§ Task to complete
Copy out the complete listing, word for word.

------

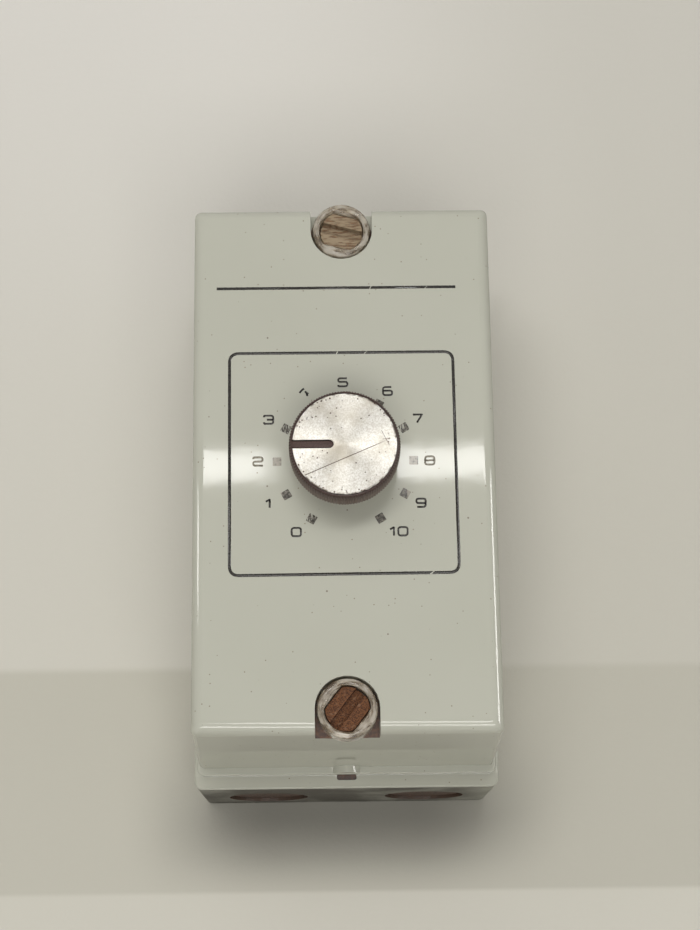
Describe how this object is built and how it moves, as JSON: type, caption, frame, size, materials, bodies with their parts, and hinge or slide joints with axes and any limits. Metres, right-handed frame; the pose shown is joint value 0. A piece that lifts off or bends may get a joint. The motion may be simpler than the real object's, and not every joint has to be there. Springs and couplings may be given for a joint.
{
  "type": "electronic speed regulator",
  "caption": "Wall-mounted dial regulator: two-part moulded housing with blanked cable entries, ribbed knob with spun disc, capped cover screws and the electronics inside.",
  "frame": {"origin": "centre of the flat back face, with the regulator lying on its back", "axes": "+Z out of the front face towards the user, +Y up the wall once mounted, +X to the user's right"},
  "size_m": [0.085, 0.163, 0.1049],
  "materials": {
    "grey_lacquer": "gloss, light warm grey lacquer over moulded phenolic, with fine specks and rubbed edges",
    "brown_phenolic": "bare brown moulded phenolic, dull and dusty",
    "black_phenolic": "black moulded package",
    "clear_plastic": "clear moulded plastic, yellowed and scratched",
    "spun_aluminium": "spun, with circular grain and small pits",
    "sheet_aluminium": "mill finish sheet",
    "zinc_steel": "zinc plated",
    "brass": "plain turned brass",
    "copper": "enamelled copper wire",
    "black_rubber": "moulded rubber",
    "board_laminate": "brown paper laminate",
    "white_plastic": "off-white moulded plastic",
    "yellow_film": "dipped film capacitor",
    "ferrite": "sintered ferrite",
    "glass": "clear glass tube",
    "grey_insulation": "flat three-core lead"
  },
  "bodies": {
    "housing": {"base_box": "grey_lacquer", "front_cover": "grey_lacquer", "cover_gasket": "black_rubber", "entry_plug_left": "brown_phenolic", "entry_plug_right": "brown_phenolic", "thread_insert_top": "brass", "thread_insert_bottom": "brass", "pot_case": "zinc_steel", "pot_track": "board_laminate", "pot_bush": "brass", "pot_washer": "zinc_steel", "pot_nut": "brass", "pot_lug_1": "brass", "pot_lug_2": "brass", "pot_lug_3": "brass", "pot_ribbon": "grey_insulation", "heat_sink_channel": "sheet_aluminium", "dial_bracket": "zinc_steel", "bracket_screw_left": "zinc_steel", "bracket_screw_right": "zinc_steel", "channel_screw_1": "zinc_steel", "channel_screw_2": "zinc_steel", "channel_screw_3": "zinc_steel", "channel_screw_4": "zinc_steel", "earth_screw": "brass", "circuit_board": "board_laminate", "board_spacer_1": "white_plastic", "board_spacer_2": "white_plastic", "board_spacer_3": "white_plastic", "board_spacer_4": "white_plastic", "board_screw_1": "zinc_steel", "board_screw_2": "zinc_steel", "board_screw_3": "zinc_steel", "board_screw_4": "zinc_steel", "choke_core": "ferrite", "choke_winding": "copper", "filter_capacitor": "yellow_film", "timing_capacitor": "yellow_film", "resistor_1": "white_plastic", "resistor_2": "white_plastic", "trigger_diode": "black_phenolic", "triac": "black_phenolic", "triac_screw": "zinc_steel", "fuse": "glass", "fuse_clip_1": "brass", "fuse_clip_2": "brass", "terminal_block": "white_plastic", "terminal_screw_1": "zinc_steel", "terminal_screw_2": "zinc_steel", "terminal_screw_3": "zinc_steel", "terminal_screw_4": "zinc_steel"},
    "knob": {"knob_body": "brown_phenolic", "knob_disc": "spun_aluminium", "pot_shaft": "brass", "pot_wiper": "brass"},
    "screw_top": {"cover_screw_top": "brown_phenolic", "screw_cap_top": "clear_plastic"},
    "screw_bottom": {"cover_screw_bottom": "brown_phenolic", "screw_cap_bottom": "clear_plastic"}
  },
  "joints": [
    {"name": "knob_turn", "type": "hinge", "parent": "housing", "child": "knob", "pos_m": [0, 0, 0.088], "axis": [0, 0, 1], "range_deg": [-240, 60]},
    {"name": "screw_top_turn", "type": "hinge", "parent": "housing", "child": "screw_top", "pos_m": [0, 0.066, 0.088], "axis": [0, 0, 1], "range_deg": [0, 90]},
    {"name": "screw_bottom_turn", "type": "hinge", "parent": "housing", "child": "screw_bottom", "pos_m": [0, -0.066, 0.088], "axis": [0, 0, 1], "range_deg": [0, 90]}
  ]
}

------

§ Exercise result
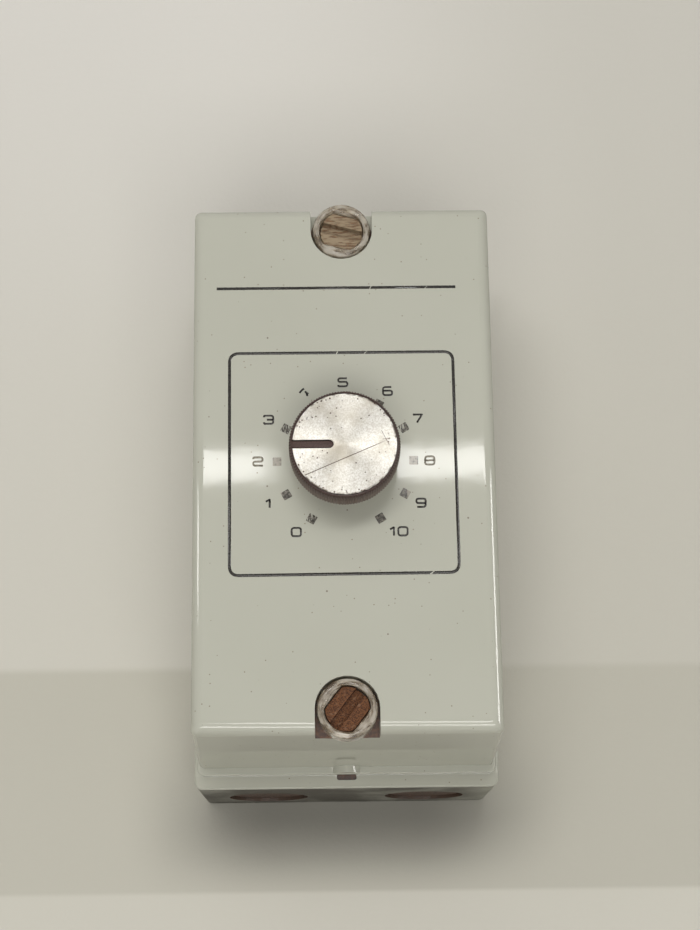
Describe how this object is built and how it moves, as JSON: type, caption, frame, size, materials, bodies with their parts, and hinge or slide joints with axes and any limits. Metres, right-handed frame; the pose shown is joint value 0. A piece that lifts off or bends may get a joint. The motion may be simpler than the real object's, and not every joint has to be there. Springs and couplings may be given for a joint.
{
  "type": "electronic speed regulator",
  "caption": "Wall-mounted dial regulator: two-part moulded housing with blanked cable entries, ribbed knob with spun disc, capped cover screws and the electronics inside.",
  "frame": {"origin": "centre of the flat back face, with the regulator lying on its back", "axes": "+Z out of the front face towards the user, +Y up the wall once mounted, +X to the user's right"},
  "size_m": [0.085, 0.163, 0.1049],
  "materials": {
    "grey_lacquer": "gloss, light warm grey lacquer over moulded phenolic, with fine specks and rubbed edges",
    "brown_phenolic": "bare brown moulded phenolic, dull and dusty",
    "black_phenolic": "black moulded package",
    "clear_plastic": "clear moulded plastic, yellowed and scratched",
    "spun_aluminium": "spun, with circular grain and small pits",
    "sheet_aluminium": "mill finish sheet",
    "zinc_steel": "zinc plated",
    "brass": "plain turned brass",
    "copper": "enamelled copper wire",
    "black_rubber": "moulded rubber",
    "board_laminate": "brown paper laminate",
    "white_plastic": "off-white moulded plastic",
    "yellow_film": "dipped film capacitor",
    "ferrite": "sintered ferrite",
    "glass": "clear glass tube",
    "grey_insulation": "flat three-core lead"
  },
  "bodies": {
    "housing": {"base_box": "grey_lacquer", "front_cover": "grey_lacquer", "cover_gasket": "black_rubber", "entry_plug_left": "brown_phenolic", "entry_plug_right": "brown_phenolic", "thread_insert_top": "brass", "thread_insert_bottom": "brass", "pot_case": "zinc_steel", "pot_track": "board_laminate", "pot_bush": "brass", "pot_washer": "zinc_steel", "pot_nut": "brass", "pot_lug_1": "brass", "pot_lug_2": "brass", "pot_lug_3": "brass", "pot_ribbon": "grey_insulation", "heat_sink_channel": "sheet_aluminium", "dial_bracket": "zinc_steel", "bracket_screw_left": "zinc_steel", "bracket_screw_right": "zinc_steel", "channel_screw_1": "zinc_steel", "channel_screw_2": "zinc_steel", "channel_screw_3": "zinc_steel", "channel_screw_4": "zinc_steel", "earth_screw": "brass", "circuit_board": "board_laminate", "board_spacer_1": "white_plastic", "board_spacer_2": "white_plastic", "board_spacer_3": "white_plastic", "board_spacer_4": "white_plastic", "board_screw_1": "zinc_steel", "board_screw_2": "zinc_steel", "board_screw_3": "zinc_steel", "board_screw_4": "zinc_steel", "choke_core": "ferrite", "choke_winding": "copper", "filter_capacitor": "yellow_film", "timing_capacitor": "yellow_film", "resistor_1": "white_plastic", "resistor_2": "white_plastic", "trigger_diode": "black_phenolic", "triac": "black_phenolic", "triac_screw": "zinc_steel", "fuse": "glass", "fuse_clip_1": "brass", "fuse_clip_2": "brass", "terminal_block": "white_plastic", "terminal_screw_1": "zinc_steel", "terminal_screw_2": "zinc_steel", "terminal_screw_3": "zinc_steel", "terminal_screw_4": "zinc_steel"},
    "knob": {"knob_body": "brown_phenolic", "knob_disc": "spun_aluminium", "pot_shaft": "brass", "pot_wiper": "brass"},
    "screw_top": {"cover_screw_top": "brown_phenolic", "screw_cap_top": "clear_plastic"},
    "screw_bottom": {"cover_screw_bottom": "brown_phenolic", "screw_cap_bottom": "clear_plastic"}
  },
  "joints": [
    {"name": "knob_turn", "type": "hinge", "parent": "housing", "child": "knob", "pos_m": [0, 0, 0.088], "axis": [0, 0, 1], "range_deg": [-240, 60]},
    {"name": "screw_top_turn", "type": "hinge", "parent": "housing", "child": "screw_top", "pos_m": [0, 0.066, 0.088], "axis": [0, 0, 1], "range_deg": [0, 90]},
    {"name": "screw_bottom_turn", "type": "hinge", "parent": "housing", "child": "screw_bottom", "pos_m": [0, -0.066, 0.088], "axis": [0, 0, 1], "range_deg": [0, 90]}
  ]
}